The Supreme Court plays a check and balance on both the executive and legislative branches, but is it democratic? The Supreme Court is considered to be the least democratic of the three branches. The fact that Justices are appointed, rather than elected is a clear factor that it can sound undemocratic, though this claim with refuted that the president who nominates this justice and the Senate which provides its advice and consent are both chosen by the American people. In our Madisonian democracy, much like the electoral college, the Supreme Court is meant to protect the minority from the tyranny of the majority. Even Justice John Marshall II advocated that the judiciary should not make policy from the bench, and leave that up to the President and Congress. The Supreme Court gave itself the power of judicial review in Marbury v. Madison (1803) in order to give itself independence from both the President and Congress, a move that would be considered undemocratic.
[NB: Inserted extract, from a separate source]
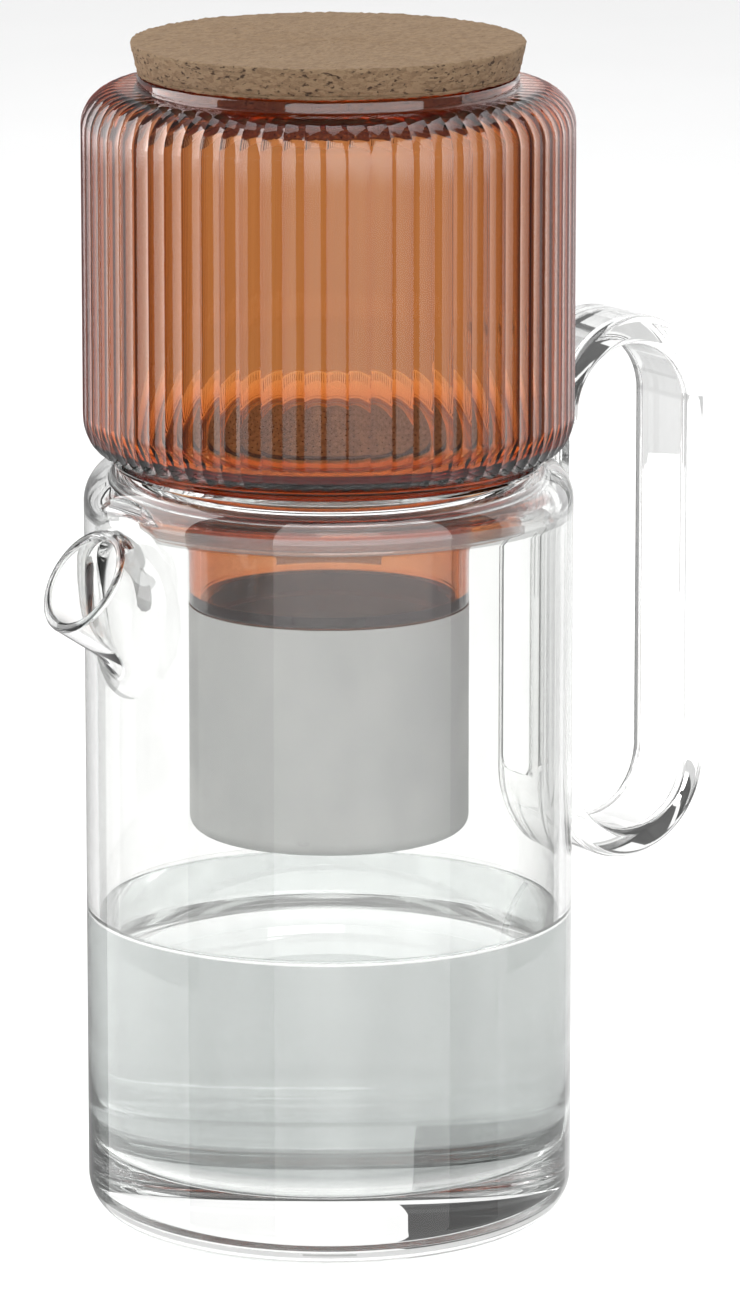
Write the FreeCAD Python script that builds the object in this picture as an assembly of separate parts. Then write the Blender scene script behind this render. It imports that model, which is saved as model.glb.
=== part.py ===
import FreeCAD, Part
import math
import os

# Cold brew coffee maker: a glass carafe with a spout and a loop handle, a ribbed brewing
# chamber that stands in the carafe's mouth, a steel filter cup under it and a cork lid.
# Millimetres. The origin is the centre of the carafe's base, +Z is up,
# the handle is on +X and the spout on -X.

# ---- carafe ----
carafe_radius = 50.0
carafe_wall = 2.5
carafe_height = 158.3
carafe_base_round = 8.0
carafe_shoulder_round = 8.8
carafe_floor_thickness = 14.0
carafe_floor_round = 8.0

# ---- stepped mouth of the carafe, where the chamber stands ----
mouth_step_inset = 6.8
mouth_step_depth = 2.5
mouth_lip_thickness = 2.6
mouth_lip_round = 0.6

# ---- spout tube, slanting up and out of the wall ----
spout_radius = 11.4
spout_wall = 2.1
spout_slope = 33.0
spout_reach_past_wall = 10.0
spout_rim_drop = 18.3
spout_root_round = 4.0

# ---- loop handle: a flat band bent into a closed loop ----
handle_gap_to_wall = 0.8
handle_loop_depth = 39.4
handle_loop_height = 115.7
handle_rise = 23.2
handle_band_thickness = 6.2
handle_band_width = 18.0
handle_edge_round = 1.6
handle_weld_width = 11.0
handle_weld_drop = 14.3
handle_weld_round = 3.0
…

An example of judicial review was in the case of United States v. Nixon (1974), where the Supreme Court, including Justices who were nominated by President Nixon himself ruled against him in his claims that executive privilege allowed him to be above the law and turn over evidence in a criminal investigation. This landmark decision limited the President’s powers, and the Court found that the Supreme Court had the final say in questions regarding to the Constitution, reaffirming its unique and important role in our democracy. The Founding Fathers themselves were clearly not worried about a powerful judiciary, noting that it can make decisions and strike down laws and acts by the president or Congress, but it cannot enforce those decisions, as seen with ending racial segregation in the South after Brown v. Board of Education (1954) was decided.

An independent judiciary has been a hallmark of American democracy. The Court makes decisions that affects Americans of all walks of life. But in order for these decisions to happen, there are several ways which try to influence how these decisions are made. They are public opinion, interest groups, precedent, and the personal political ideologies of the Justices. Despite how undemocratic it might sound at times, the Court plays a crucial role in our Madisonian democracy, and must continue to do so in order to remain an effective body of the federal government.